Frecuentaba entonces la iglesia de la Coronación, con su baja y fina torre de campanario pequeña y amarilla, hoy remodelada sin gusto con la misma tendencia basada en enormes planchas de concreto, solemnes, modernistas y chafas, emblemáticas de la nueva iglesia de La Villa. La masiva y gigantesca mole de la iglesia conocida como La Sabatina, en Tacubaya, también asedió la infancia escorpiónica con su aire intimidatorio y ominoso. Gustaba mucho más de iglesias como Santa Rosa de Lima y San José de la Montaña, en la colonia Condesa, templos de reluciente y pulida cantera rosada bien cuidada hasta hoy, con sus campanarios barrocos. Entre las iglesias del rumbo destaca la conocida como La Sagrada Familia, única de estilo gótico, esbelta y elegante, ubicada en la esquina de las calles de Orizaba y Puebla.

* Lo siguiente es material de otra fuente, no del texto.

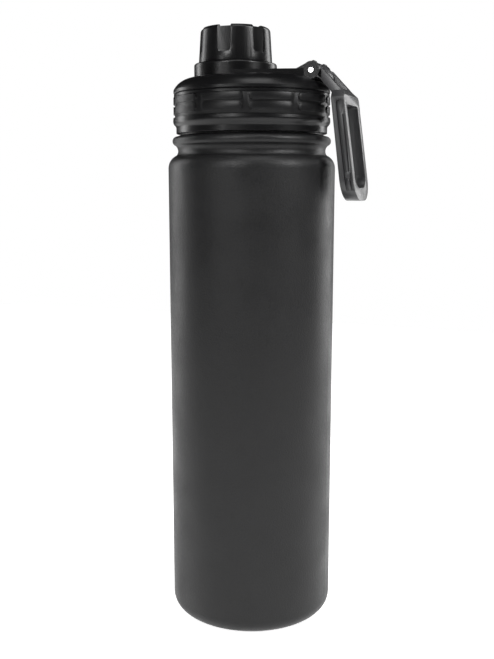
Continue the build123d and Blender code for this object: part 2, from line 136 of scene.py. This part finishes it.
class Signal:
    """An output of a shader node; arithmetic on it adds Math nodes to the same material."""

    def __init__(self, socket):
        self.socket = socket
        self.tree = socket.id_data

    @staticmethod
    def node(tree, kind, settings=None, sockets=None, output=0):
        """Adds a node: its settings first, then the values or links of its sockets."""
        made = tree.nodes.new(kind)
        for name, value in (settings or {}).items():
            setattr(made, name, value)
        for key, value in (sockets or {}).items():
            if isinstance(value, Signal):
                tree.links.new(value.socket, made.inputs[key])
            else:
                made.inputs[key].default_value = value
        return Signal(made.outputs[output])

    def _math(self, operation, first, second):
        return Signal.node(self.tree, "ShaderNodeMath", {"operation": operation}, {0: first, 1: second})

    def __add__(self, other):
        return self._math("ADD", self, other)

    def __sub__(self, other):
        return self._math("SUBTRACT", self, other)

    def __rsub__(self, other):
        return self._math("SUBTRACT", other, self)

    def __mul__(self, other):
        return self._math("MULTIPLY", self, other)

    __radd__ = __add__
    __rmul__ = __mul__


def noise(place, scale, detail=3.0, stretch=(1, 1, 1)):
    """Noise with a middle of about 0.5; scale is in spots to a metre."""
    turned = Signal.node(place.tree, "ShaderNodeMapping", sockets={"Vector": place, "Scale": stretch})
    return Signal.node(
        place.tree, "ShaderNodeTexNoise", sockets={"Vector": turned, "Scale": scale, "Detail": detail})


def finish_material(name, colour, lighter, roughness, grain, fixed=None):
    """A material with mottled colour and gloss and a fine grain.

    roughness is (middle, spread); grain is (spots to a metre, depth in metres, stretch)."""
    material = bpy.data.materials.new(name)
    material.use_nodes = True
    tree = material.node_tree
    shader = tree.nodes["Principled BSDF"]
    for socket, value in (fixed or {}).items():
        shader.inputs[socket].default_value = value
    place = Signal.node(tree, "ShaderNodeTexCoord", output="Object")
    spots, depth, stretch = grain
    fine = noise(place, spots, 3.0, stretch)
    broad = noise(place, 60.0, 2.0)
    shade = Signal.node(
        tree, "ShaderNodeMix", {"data_type": "RGBA"},
        {0: fine * 0.7 + broad * 0.3, 6: (*colour, 1), 7: (*lighter, 1)}, output=2)
    middle, spread = roughness
    gloss = (fine + broad - 1.0) * spread + middle
    relief = Signal.node(
        tree, "ShaderNodeBump", sockets={"Strength": 1.0, "Distance": depth, "Height": fine})
    tree.links.new(shade.socket, shader.inputs["Base Color"])
    tree.links.new(gloss.socket, shader.inputs["Roughness"])
    tree.links.new(relief.socket, shader.inputs["Normal"])
    return material


def coat(material, *names):
    """Gives CAD nodes a material in place of the plain one they come with."""
    for name in names:
        data = nodes[name].data
        data.materials.clear()
        data.materials.append(material)


MERGE_DISTANCE = 0.000002
FLAT_ANGLE, SHARP_ANGLE, SMOOTH_ANGLE = radians(0.5), radians(28), radians(32)


def moulded_copy(node, name, material, soften, segments=2):
    """A piece that stands for a CAD node: the same solid, merged, with a bevel on its sharp edges.

    The bevel is clamped where points crowd, which leaves it only a few micrometres wide on these
    pieces, far less than soften asks for. Their edges are all but sharp."""
    bpy.ops.object.select_all(action="DESELECT")
    piece = bpy.data.objects.new(name, nodes[node].data.copy())
    bpy.context.scene.collection.objects.link(piece)
    piece.select_set(True)
    bpy.context.view_layer.objects.active = piece
    bpy.ops.mesh.customdata_custom_splitnormals_clear()
    bpy.ops.object.mode_set(mode="EDIT")
    bpy.ops.mesh.select_all(action="SELECT")
    bpy.ops.mesh.remove_doubles(threshold=MERGE_DISTANCE)
    bpy.ops.mesh.dissolve_limited(angle_limit=FLAT_ANGLE)
    bpy.ops.object.mode_set(mode="OBJECT")
    edges = piece.modifiers.new("edges", "BEVEL")
    edges.width, edges.segments = soften, segments
    edges.limit_method, edges.angle_limit = "ANGLE", SHARP_ANGLE
    bpy.ops.object.modifier_apply(modifier=edges.name)
    bpy.ops.object.shade_smooth_by_angle(angle=SMOOTH_ANGLE)
    piece.data.materials.clear()
    piece.data.materials.append(material)
    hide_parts(node)
    return piece


EVEN = (1, 1, 1)
powder_coat = finish_material(
    "powder_coat", (0.002, 0.002, 0.0022), (0.011, 0.011, 0.0115), (0.45, 0.30), (1500, 0.0001, EVEN),
    {"Specular IOR Level": 0.30})
coat(powder_coat, "outer_wall", "base_cover")

# --- bare stainless steel: the base, the inner vessel and the clip --------------------------
# Pressed and drawn 18/8 sheet, left as brushed. The inner vessel's brushing runs round it.

brushed_steel = finish_material(
    "brushed_steel", (0.50, 0.50, 0.51), (0.68, 0.68, 0.69), (0.30, 0.20),
    (900, 0.000004, (1, 1, 9)), {"Metallic": 1.0})
coat(brushed_steel, "outer_base", "inner_wall", "inner_base", "getter_clip")

# --- inside the vacuum: foil, getter pellet and glass bead ----------------------------------
# Crinkled reflective foil round the inner vessel, a pellet of pressed metal powder under the
# clip, and a bead of glass solder that closes the hole in the base.

foil = finish_material(
    "foil", (0.78, 0.79, 0.80), (0.90, 0.91, 0.92), (0.22, 0.12), (260, 0.00012, EVEN), {"Metallic": 1.0})
coat(foil, "heat_shield_foil")
getter_metal = finish_material(
    "getter_metal", (0.12, 0.12, 0.125), (0.26, 0.26, 0.27), (0.70, 0.15), (3000, 0.00005, EVEN),
    {"Metallic": 1.0})
coat(getter_metal, "getter")
seal_glass = finish_material(
    "seal_glass", (0.34, 0.40, 0.36), (0.48, 0.54, 0.50), (0.12, 0.06), (700, 0.00001, EVEN))
coat(seal_glass, "seal_bead")

# --- lid moulding -----------------------------------------------------------------------------
# Injection-moulded black polypropylene with a satin, spark-eroded skin.

lid_plastic = finish_material(
    "lid_plastic", (0.002, 0.002, 0.0022), (0.006, 0.006, 0.0065), (0.30, 0.10), (3200, 0.000018, EVEN),
    {"Specular IOR Level": 0.30})
coat(lid_plastic, "lid_shell")

# --- liner, spout and inner cup ---------------------------------------------------------------
# Food-safe black polypropylene from polished tools, smoother than the outside mouldings.

liner_plastic = finish_material(
    "liner_plastic", (0.014, 0.014, 0.015), (0.026, 0.026, 0.027), (0.28, 0.08), (1800, 0.000006, EVEN))
coat(liner_plastic, "lid_liner", "spout", "cap_liner")

# --- foam core and seals ------------------------------------------------------------------------
# Closed-cell foam fills the plug. The three rings are dark silicone with a soft sheen.

foam = finish_material(
    "foam", (0.66, 0.63, 0.56), (0.86, 0.84, 0.78), (0.90, 0.08), (1400, 0.0003, EVEN))
coat(foam, "lid_foam")
silicone = finish_material(
    "silicone", (0.05, 0.05, 0.05), (0.09, 0.09, 0.09), (0.55, 0.10), (1500, 0.00001, EVEN),
    {"Sheen Weight": 0.15})
coat(silicone, "neck_gasket", "cap_gasket", "spout_seal")

# --- cap ----------------------------------------------------------------------------------------
# Moulded in the same plastic as the lid. The edges of its six grip flutes are all but sharp.

cap = moulded_copy("cap_shell", "cap_moulding", lid_plastic, soften=0.00035, segments=3)
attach(cap, "cap")

# --- grip band ------------------------------------------------------------------------------------
# Soft black band moulded into the collar's groove, a little duller than the lid.

soft_grip = finish_material(
    "soft_grip", (0.002, 0.002, 0.0022), (0.006, 0.006, 0.0065), (0.38, 0.12), (2800, 0.00002, EVEN),
    {"Specular IOR Level": 0.28})
band = moulded_copy("grip_band", "grip_band_moulding", soft_grip, soften=0.00018)
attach(band, "lid")

# --- hinge pin ------------------------------------------------------------------------------------
# Ground stainless pin with polished ends.

pin_steel = finish_material(
    "pin_steel", (0.78, 0.78, 0.78), (0.88, 0.88, 0.88), (0.16, 0.08), (1600, 0.000002, EVEN),
    {"Metallic": 1.0})
coat(pin_steel, "hinge_pin")

# --- carry loop -----------------------------------------------------------------------------------
# Rigid moulded nylon loop, satin, a shade lighter than the lid.

loop_plastic = finish_material(
    "loop_plastic", (0.018, 0.018, 0.019), (0.036, 0.036, 0.038), (0.36, 0.12), (3000, 0.000015, EVEN))

loop = moulded_copy("carry_loop", "carry_loop_moulding", loop_plastic, soften=0.00018)
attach(loop, "loop")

De estas infantiles experiencias digamos místicas, el escorpión derivó en parte su gusto por el sonido de las palabras, por la poesía y la literatura, su indeclinable afición al canto y la música, además del curioso gusto de esteta profano por la arquitectura y las atmósferas cargadas de los templos religiosos. De otras concepciones católicas como la culpa, el pecado y lo prohibido, consideradas sus más provocadoras invenciones por el placer acrecentado de vencerlas y transgredirlas, derivó el alacrán otras inclinaciones sólo memorables en algún otro trance de evocativo misticismo hard core.